Required task: Check each line of the listing for the string "object", then state how many lines have it. Only the number is wanted.
** Start of Supplied records **
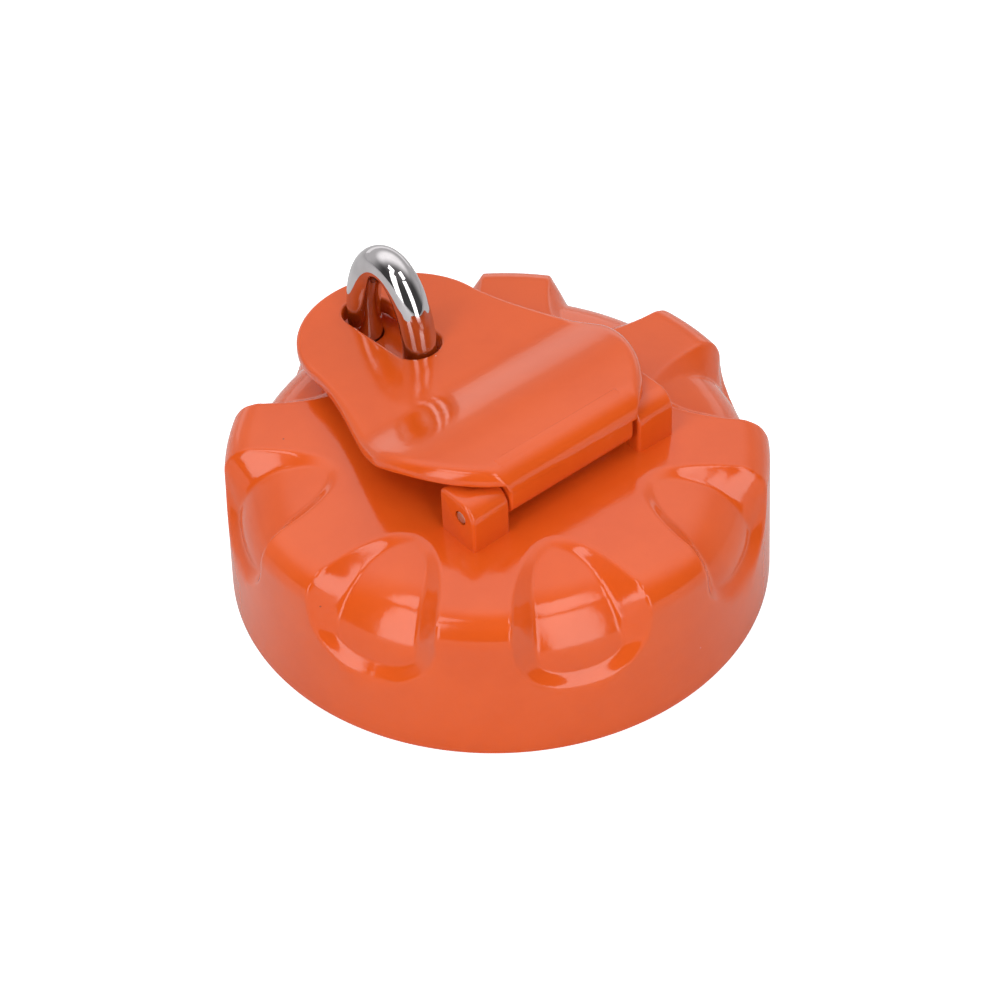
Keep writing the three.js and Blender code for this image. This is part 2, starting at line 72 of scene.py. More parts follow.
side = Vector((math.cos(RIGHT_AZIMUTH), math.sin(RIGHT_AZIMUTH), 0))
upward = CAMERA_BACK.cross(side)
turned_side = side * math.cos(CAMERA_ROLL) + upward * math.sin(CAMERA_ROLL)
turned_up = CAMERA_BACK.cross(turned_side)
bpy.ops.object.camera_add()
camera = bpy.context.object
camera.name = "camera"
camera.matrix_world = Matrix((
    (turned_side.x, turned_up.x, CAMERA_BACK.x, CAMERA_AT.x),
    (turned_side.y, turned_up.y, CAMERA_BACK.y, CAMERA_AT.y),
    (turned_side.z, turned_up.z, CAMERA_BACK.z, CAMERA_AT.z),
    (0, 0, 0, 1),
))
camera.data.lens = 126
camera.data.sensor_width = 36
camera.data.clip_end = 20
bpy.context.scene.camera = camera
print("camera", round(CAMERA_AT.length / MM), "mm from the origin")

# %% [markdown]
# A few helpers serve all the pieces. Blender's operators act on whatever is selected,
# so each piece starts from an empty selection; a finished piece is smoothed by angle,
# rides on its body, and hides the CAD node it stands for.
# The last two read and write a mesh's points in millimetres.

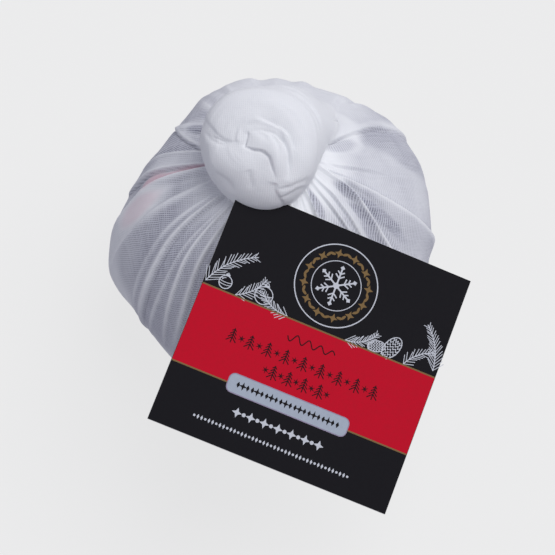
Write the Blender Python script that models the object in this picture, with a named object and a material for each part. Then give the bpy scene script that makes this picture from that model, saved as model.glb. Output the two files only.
** End of Supplied records **
Solved problem: 3